Aim: Starting at the top of the records, output every line through the one that contains "BORE_RADIUS = MOTOR_RADIUS + GAP", keeping each exactly as it appears.

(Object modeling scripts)
○ ○ ○

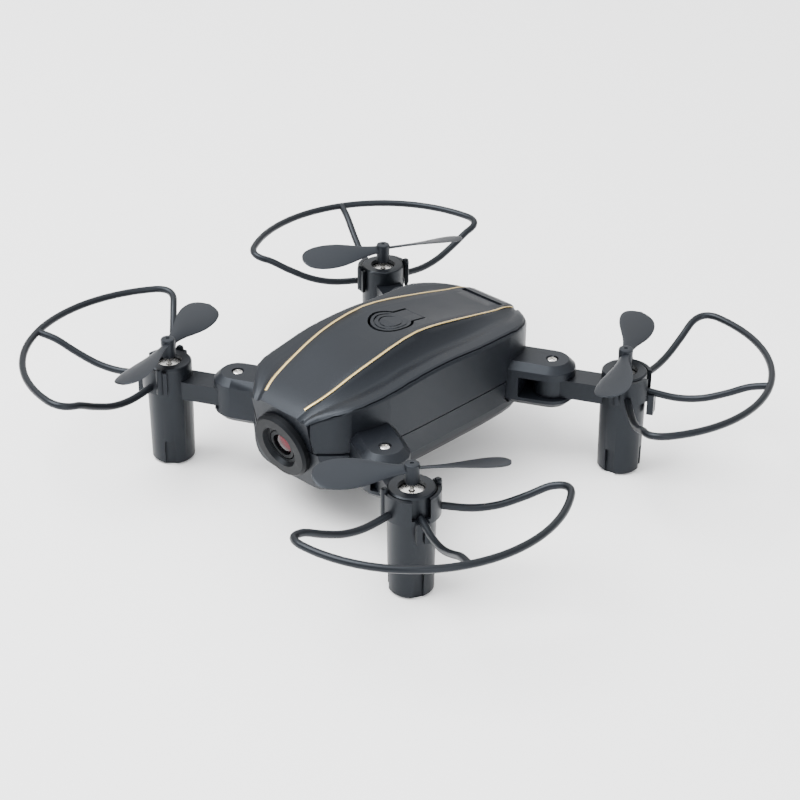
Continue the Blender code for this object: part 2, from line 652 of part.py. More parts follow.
MOTOR_TOP = POD_HEIGHT - MOTOR_LIP - GAP
BORE_RADIUS = MOTOR_RADIUS + GAP


def arm_mesh():
    """Arm and motor pod in one moulding, the hinge axis at the origin and the pod along +X."""
    pod_place = Matrix.Translation((ARM_REACH, 0, 0))
    meet = math.asin(ARM_HALF_WIDTH / ARM_EYE_RADIUS)
    steps = 16
    angles = [meet + 2 * (math.pi - meet) * i / steps for i in range(steps + 1)]
    outline = [(ARM_EYE_RADIUS * math.cos(a), ARM_EYE_RADIUS * math.sin(a)) for a in angles]
    outline = [(ARM_REACH, -ARM_HALF_WIDTH), (ARM_REACH, ARM_HALF_WIDTH)] + outline
    bar = prism(outline, ARM_BOTTOM, ARM_TOP)
    pod = turned((
        (0, 0), (POD_FOOT_RADIUS - POD_CHAMFER, 0), (POD_FOOT_RADIUS, POD_CHAMFER),
        (POD_RADIUS, ARM_BOTTOM), (POD_RADIUS, POD_HEIGHT - POD_CHAMFER / 2),
        (POD_RADIUS - POD_CHAMFER / 2, POD_HEIGHT), (0, POD_HEIGHT),
    ), pod_place, 32)
    arm = combine(bar, "UNION", pod)
    mouth = MOTOR_RADIUS - MOTOR_LIP_OVERLAP
    lip = POD_HEIGHT - MOTOR_LIP
    cuts = [
        rod(SCREW_RADIUS + GAP, 0, FAR, None, 16),
        turned(((0, -FAR), (BORE_RADIUS, -FAR), (BORE_RADIUS, lip), (mouth, lip), (mouth, FAR), (0, FAR)),
               pod_place),
    ]
    for angle in POD_SLOT_ANGLES:
        turn = pod_place @ Matrix.Rotation(math.radians(angle), 4, "Z")
        cuts.append(box((POD_RADIUS - POD_SLOT_DEPTH, -POD_SLOT_WIDTH / 2, -FAR),
                        (1.5 * POD_RADIUS, POD_SLOT_WIDTH / 2, POD_SLOT_HEIGHT), turn))
    return combine(arm, "DIFFERENCE", *cuts)


def motor_mesh():
    """Motor can, open below, with a hole for the shaft on top."""
    bottom = MOTOR_TOP - MOTOR_LENGTH
    inner = MOTOR_RADIUS - MOTOR_WALL
    hole = SHAFT_RADIUS + GAP
    return turned((
        (inner, bottom), (MOTOR_RADIUS, bottom), (MOTOR_RADIUS, MOTOR_TOP - 0.3 * MM),
        (MOTOR_RADIUS - 0.3 * MM, MOTOR_TOP), (hole, MOTOR_TOP),
        (hole, MOTOR_TOP - 2 * MOTOR_WALL), (inner, MOTOR_TOP - 2 * MOTOR_WALL),
    ))


def rotor_mesh():
    """Shaft with the rotor that turns inside the motor can."""
    bottom = MOTOR_TOP - MOTOR_LENGTH + ROTOR_SETBACK
    top = MOTOR_TOP - 2 * MOTOR_WALL - ROTOR_SETBACK / 2
    tip = HUB_TOP - HUB_CROWN - GAP
    return turned(((0, bottom), (ROTOR_RADIUS, bottom), (ROTOR_RADIUS, top), (SHAFT_RADIUS, top),
                   (SHAFT_RADIUS, tip), (0, tip)), segments=16)


def cap_mesh():
    """Plug that closes the pod under the motor."""
    radius = BORE_RADIUS - GAP
    top = CAP_RECESS + CAP_THICKNESS
    return turned(((0, CAP_RECESS), (radius - 0.3 * MM, CAP_RECESS), (radius, CAP_RECESS + 0.3 * MM),
                   (radius, top), (0, top)))


def blade_mesh(hand):
    """Twisted paddle blade along +X; hand is +1 where the edge towards +Y is the higher one."""
    rings = []
    for share, chord_share in CHORD_CURVE:
        radius = PROP_RADIUS * share
        chord = BLADE_CHORD * chord_share
        pitch = ROOT_PITCH + (TIP_PITCH - ROOT_PITCH) * share
        thick = BLADE_THICKNESS * (1 - 0.35 * share)
        ring = []
        for along_chord, through in BLADE_SECTION:
            y, z = along_chord * chord, through * thick
            lifted = math.sin(pitch) * y + math.cos(pitch) * z
            ring.append((radius, hand * (math.cos(pitch) * y - math.sin(pitch) * z), BLADE_HEIGHT + lifted))
        rings.append(ring)
    return lofted(rings)


def propeller_mesh(hand):
    hub = turned(((0, HUB_BOTTOM), (HUB_RADIUS - 0.2 * MM, HUB_BOTTOM), (HUB_RADIUS, HUB_TOP - 0.5 * MM),
                  (HUB_RADIUS - 0.5 * MM, HUB_TOP), (0, HUB_TOP)), segments=20)
    other = blade_mesh(hand)
    other.transform(Matrix.Rotation(math.pi, 4, "Z"))
    whole = combine(hub, "UNION", blade_mesh(hand), other)
    bore = rod(SHAFT_RADIUS + GAP, 0, HUB_TOP - HUB_CROWN, None, 12)
    return combine(whole, "DIFFERENCE", bore)


# ---------------------------------------------------------------- guards

def spoke_point(share, angle):
    radius = GUARD_RADIUS * share
    return Vector((radius * math.cos(angle), radius * math.sin(angle), smooth(SPOKE_CURVE, share)))


def guard_mesh():
    """Clip, three spokes and an outer arc about the motor axis, opening towards the hinge."""
    first = (POD_RADIUS + GAP + CLIP_THICKNESS / 6) / GUARD_RADIUS
    turn_in = GUARD_CORNER / GUARD_RADIUS
    last = 1 - turn_in
    half = GUARD_SPREAD - turn_in
    spoke_steps = 14
    outward = [spoke_point(first + (last - first) * i / spoke_steps, -GUARD_SPREAD)
               for i in range(spoke_steps)]
    start = spoke_point(last, -GUARD_SPREAD)
    corner = Vector((GUARD_RADIUS * math.cos(GUARD_SPREAD), -GUARD_RADIUS * math.sin(GUARD_SPREAD),
                     GUARD_RING_HEIGHT))
    stop = Vector((GUARD_RADIUS * math.cos(half), -GUARD_RADIUS * math.sin(half), GUARD_RING_HEIGHT))
    bend = []
    for i in range(5):
        u = i / 4
        bend.append((1 - u) ** 2 * start + 2 * u * (1 - u) * corner + u * u * stop)
    arc_steps = 16
    arc = []
    for i in range(1, arc_steps):
        angle = -half + 2 * half * i / arc_steps
        arc.append(Vector((GUARD_RADIUS * math.cos(angle), GUARD_RADIUS * math.sin(angle),
                           GUARD_RING_HEIGHT)))
    near = outward + bend
    far = [Vector((p.x, -p.y, p.z)) for p in reversed(near)]
    rim = swept(near + arc + far, WIRE_RADIUS, WIRE_SIDES)
    middle_steps = 10
    middle = swept([spoke_point(first + (1 - first) * i / middle_steps, 0)
                    for i in range(middle_steps + 1)], WIRE_RADIUS, WIRE_SIDES)
    inner = POD_RADIUS + GAP
    outer = inner + CLIP_THICKNESS
    steps = 18
    angles = [-CLIP_SPREAD + 2 * CLIP_SPREAD * i / steps for i in range(steps + 1)]
    outline = [(outer * math.cos(a), outer * math.sin(a)) for a in angles]
    outline += [(inner * math.cos(a), inner * math.sin(a)) for a in reversed(angles)]
    clip = prism(outline, CLIP_BOTTOM, CLIP_TOP)
    depth, width, height = CLIP_BLOCK
    block = box((inner + CLIP_THICKNESS / 2, -width / 2, CLIP_BOTTOM + CLIP_WINDOW_SILL - height),
                (inner + CLIP_THICKNESS / 2 + depth, width / 2, CLIP_BOTTOM + CLIP_WINDOW_SILL))
    window = box((0, -CLIP_WINDOW_HALF_WIDTH, CLIP_BOTTOM + CLIP_WINDOW_SILL),
                 (2 * outer, CLIP_WINDOW_HALF_WIDTH, FAR))
    ears = []
    foot = CLIP_BOTTOM + 0.4 * MM
    for side in (-1, 1):
        turn = Matrix.Rotation(side * EAR_ANGLE, 4, "Z")
        turn = turn @ Matrix.Translation((inner + CLIP_THICKNESS / 2, 0, 0))
        ears.append(turned(((0, foot), (EAR_RADIUS, foot), (EAR_RADIUS, EAR_TOP - 0.6 * MM),
                            (EAR_RADIUS - 0.5 * MM, EAR_TOP), (0, EAR_TOP)), turn, 12))
    pod_room = rod(inner, 0, FAR, None, 32)
    groove = box((outer + depth - 2.2 * CLIP_GROOVE, -CLIP_GROOVE / 2, 0),
                 (outer + 2 * depth, CLIP_GROOVE / 2, CLIP_BOTTOM - 1 * MM))
    clip = combine(clip, "UNION", block, *ears)
    clip = combine(clip, "DIFFERENCE", window, groove, pod_room)
    return combine(clip, "UNION", rim, middle)


def build_arms():
    arm = arm_mesh()
    motor = motor_mesh()
    cap = cap_mesh()
    guard = guard_mesh()
    rotor = rotor_mesh()
    propellers = {1: propeller_mesh(1), -1: propeller_mesh(-1)}
    for corner, (side, end) in CORNERS.items():
        hinge, axis = hinges[corner], motors[corner]
        heading = hinge.rotation_euler.z
        piece("arm_" + corner, arm, BLACK_ARM, hinge)
        piece("motor_" + corner, motor, STEEL, axis)
        piece("pod_cap_" + corner, cap, BLACK_ARM, axis)
        piece("prop_guard_" + corner, guard, BLACK_ARM, axis)
        piece("motor_rotor_" + corner, rotor, STEEL, axis)
        piece("propeller_" + corner, propellers[side * end], BLACK_SOFT, axis,
              math.radians(BLADE_ANGLES[corner]) - heading)


build_upper_shell()
build_middle_frame()
build_lower_shell()
build_camera()
build_electronics()
build_screws()
build_arms()
bpy.context.view_layer.update()
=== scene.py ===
"""Looks of a palm-size folding quadcopter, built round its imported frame."""
import json
import math

import bmesh
import bpy
from mathutils import Matrix, Vector
from mathutils.bvhtree import BVHTree


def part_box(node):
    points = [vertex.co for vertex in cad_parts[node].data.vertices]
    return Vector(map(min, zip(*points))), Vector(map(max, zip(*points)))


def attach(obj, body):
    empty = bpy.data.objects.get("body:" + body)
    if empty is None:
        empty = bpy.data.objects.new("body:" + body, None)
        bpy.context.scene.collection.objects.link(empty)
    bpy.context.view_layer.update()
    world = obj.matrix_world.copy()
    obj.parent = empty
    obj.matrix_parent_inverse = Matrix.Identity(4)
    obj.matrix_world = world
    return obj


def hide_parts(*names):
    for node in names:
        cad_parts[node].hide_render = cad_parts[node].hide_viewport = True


MM = 0.001

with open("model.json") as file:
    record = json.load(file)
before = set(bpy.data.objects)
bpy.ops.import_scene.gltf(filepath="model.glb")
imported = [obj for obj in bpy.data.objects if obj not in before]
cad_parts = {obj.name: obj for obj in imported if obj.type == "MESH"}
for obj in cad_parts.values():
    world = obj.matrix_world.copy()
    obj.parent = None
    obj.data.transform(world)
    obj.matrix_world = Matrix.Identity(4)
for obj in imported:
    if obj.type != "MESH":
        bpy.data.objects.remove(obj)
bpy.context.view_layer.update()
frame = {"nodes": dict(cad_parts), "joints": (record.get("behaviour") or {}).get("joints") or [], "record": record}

CORNERS = {"front_left": (1, -1), "front_right": (-1, -1), "rear_left": (1, 1), "rear_right": (-1, 1)}


# ---------------------------------------------------------------- studio
# A flat white floor under three soft boxes (key, side and back) and an overhead sky that fades towards the
# horizon. The camera looks down on the nose from the craft's left, with a long lens.

FLOOR_SIZE = 6.0
CAMERA_TURN = math.radians(44.02)
CAMERA_PITCH = math.radians(29.82)
CAMERA_ROLL = math.radians(0.35)
CAMERA_DISTANCE = 537.3 * MM
CAMERA_LENS = 94.55
CAMERA_AIM_HEIGHT = 16.8 * MM
CAMERA_AIM_SIDE = -0.4 * MM
CAMERA_AIM_BACK = 2.1 * MM
FLOOR_COLOUR = (0.93, 0.932, 0.935, 1)
LAMP_TARGET = (0, 0, 20 * MM)
SKY_LOW = 0.9
SKY_HIGH = 2.6
SKY_FADE_START = 0.3
SKY_FADE_STOP = 0.95


def nodes_of(name):
    """An empty material with its node tree and Principled shader."""
    made = bpy.data.materials.new(name)
    made.use_nodes = True
    return made, made.node_tree, made.node_tree.nodes["Principled BSDF"]


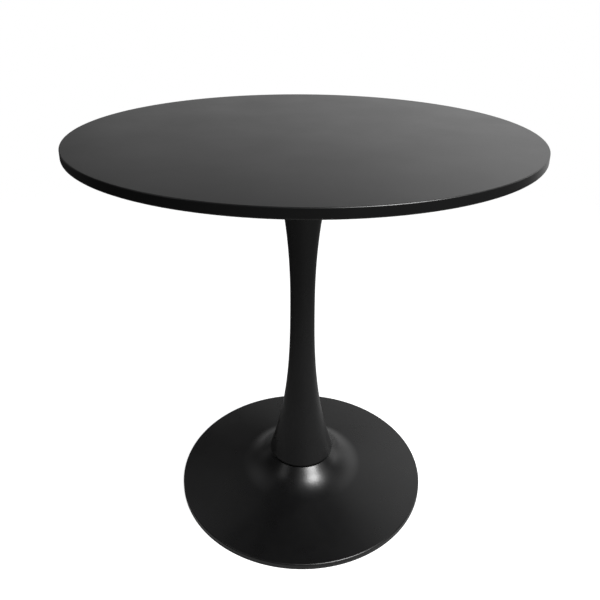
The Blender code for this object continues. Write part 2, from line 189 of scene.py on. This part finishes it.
def arc(center_r, center_z, radius, start, end, count):
    """Points of a round corner in an outline; angles are in degrees, 0 pointing away from the axis.

    A point HOLD before it and one HOLD after it, in line with the faces beside it, keep those faces flat.
    """
    angles = [math.radians(start + (end - start) * i / count) for i in range(count + 1)]
    points = [(center_r + radius * math.cos(a), center_z + radius * math.sin(a)) for a in angles]
    hold = math.copysign(HOLD, end - start)
    r, z = points[0]
    points.insert(0, (r + hold * math.sin(angles[0]), z - hold * math.cos(angles[0])))
    r, z = points[-1]
    points.append((r - hold * math.sin(angles[-1]), z + hold * math.cos(angles[-1])))
    return points


def inner_face(outline, thickness):
    """The other face of a sheet whose outer face is the outline; it runs the opposite way."""
    moved = []
    for i, (r, z) in enumerate(outline):
        before = outline[max(i - 1, 0)]
        after = outline[min(i + 1, len(outline) - 1)]
        along = Vector((after[0] - before[0], after[1] - before[1])).normalized()
        moved.append((r + thickness * along.y, z - thickness * along.x))
    return moved[::-1]


def rounded_ring(inner, outer, low, high, radius, count=4):
    """The section of a flat ring whose outer corners are rounded."""
    outline = [(inner, low)]
    outline += arc(outer - radius, low + radius, radius, -90, 0, count)
    outline += arc(outer - radius, high - radius, radius, 0, 90, count)
    outline.append((inner, high))
    return outline


def smooth(mesh, degrees=35):
    mesh.shade_smooth()
    mesh.set_sharp_from_angle(angle=math.radians(degrees))


def spun_mesh(name, outline, steps):
    """A solid of revolution about Z: closed on the axis where the outline meets it, otherwise a ring."""
    bm = bmesh.new()
    verts = [bm.verts.new((r, 0.0, z)) for r, z in outline]
    edges = [bm.edges.new(pair) for pair in zip(verts, verts[1:])]
    if outline[0][0] > 0.0:
        edges.append(bm.edges.new((verts[-1], verts[0])))
    bmesh.ops.spin(
        bm,
        geom=verts + edges,
        cent=(0, 0, 0),
        axis=(0, 0, 1),
        angle=math.tau,
        steps=steps,
        use_merge=True,
    )
    bmesh.ops.remove_doubles(bm, verts=bm.verts, dist=1e-6)
    bmesh.ops.recalc_face_normals(bm, faces=bm.faces)
    mesh = bpy.data.meshes.new(name)
    bm.to_mesh(mesh)
    bm.free()
    smooth(mesh)
    return mesh


def prism_mesh(name, centers, radius, low, high, steps):
    """Upright prisms in one mesh, used as cutters."""
    bm = bmesh.new()
    for x, y in centers:
        made = bmesh.ops.create_cone(
            bm, cap_ends=True, segments=steps, radius1=radius, radius2=radius, depth=high - low
        )
        bmesh.ops.translate(bm, verts=made["verts"], vec=(x, y, (low + high) / 2))
    mesh = bpy.data.meshes.new(name)
    bm.to_mesh(mesh)
    bm.free()
    return mesh


def combined(mesh, tool, operation="DIFFERENCE"):
    """The mesh cut by, or kept inside, the tool."""
    scene = bpy.context.scene.collection.objects
    body = bpy.data.objects.new("body", mesh)
    cutter = bpy.data.objects.new("cutter", tool)
    scene.link(body)
    scene.link(cutter)
    boolean = body.modifiers.new("boolean", "BOOLEAN")
    boolean.operation = operation
    boolean.solver = "EXACT"
    boolean.object = cutter
    graph = bpy.context.evaluated_depsgraph_get()
    result = bpy.data.meshes.new_from_object(body.evaluated_get(graph))
    result.name = mesh.name
    for used in (body, cutter):
        bpy.data.objects.remove(used, do_unlink=True)
    for used in (mesh, tool):
        bpy.data.meshes.remove(used)
    smooth(result)
    return result


def circle_points(count, radius, start=0.0):
    return [
        (radius * math.cos(start + math.tau * i / count), radius * math.sin(start + math.tau * i / count))
        for i in range(count)
    ]


def place(name, mesh, finish, node, location=(0, 0, 0), turn=0.0):
    """A finished piece that stands for one CAD node."""
    piece = bpy.data.objects.new(name, mesh)
    bpy.context.scene.collection.objects.link(piece)
    piece.location = location
    piece.rotation_euler = (0, 0, turn)
    if not mesh.materials:
        mesh.materials.append(finish["material"])
    bpy.context.view_layer.update()
    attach(piece, "root")
    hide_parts(node)
    return piece


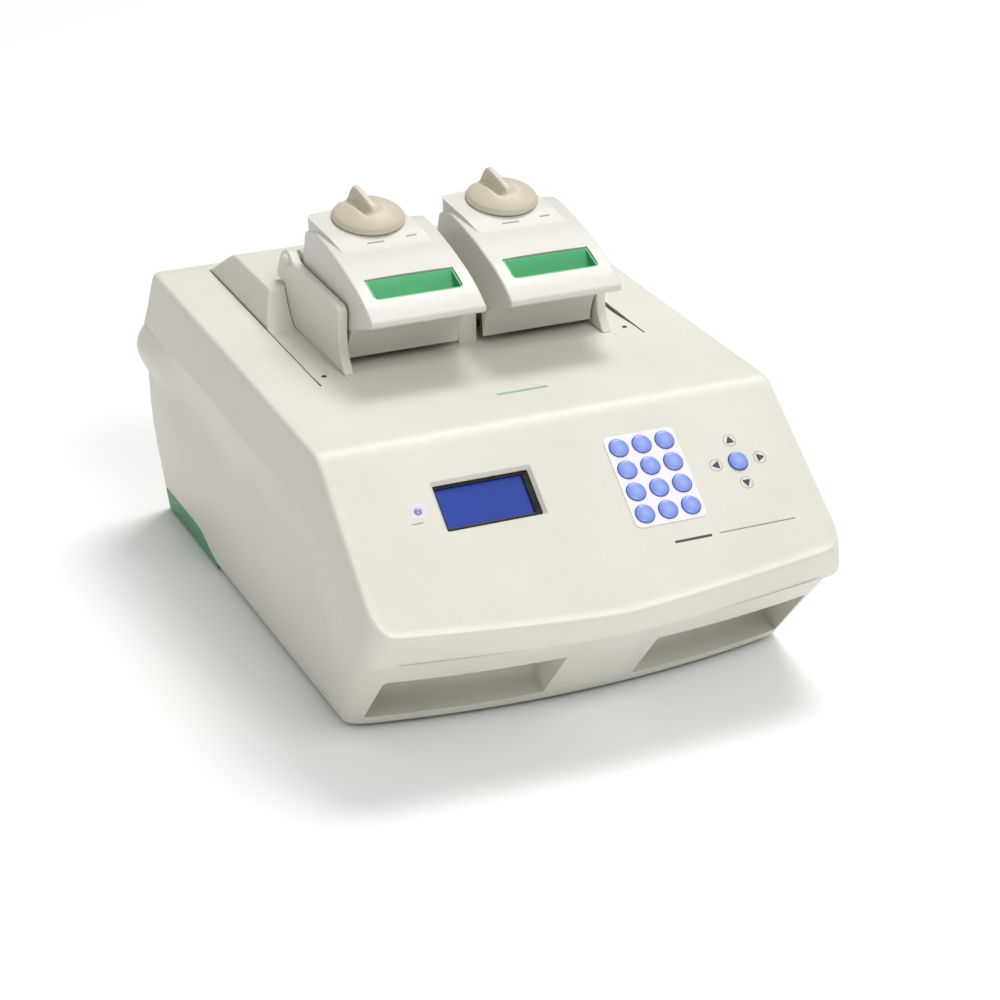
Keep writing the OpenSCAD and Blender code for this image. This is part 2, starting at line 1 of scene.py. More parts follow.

○ ○ ○

Output for this exercise:
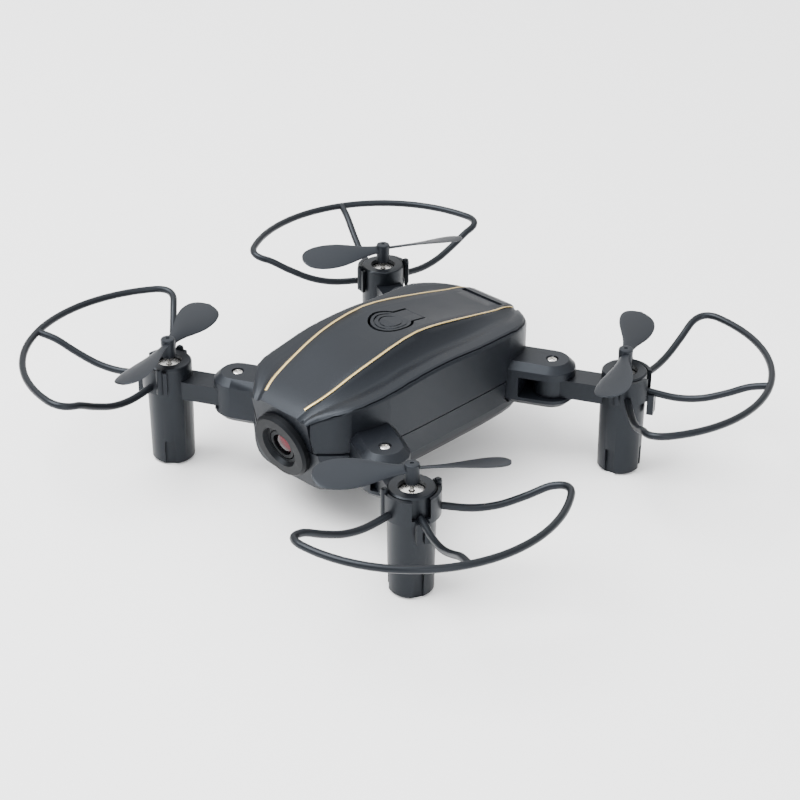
Continue the Blender code for this object: part 2, from line 652 of part.py. More parts follow.
MOTOR_TOP = POD_HEIGHT - MOTOR_LIP - GAP
BORE_RADIUS = MOTOR_RADIUS + GAP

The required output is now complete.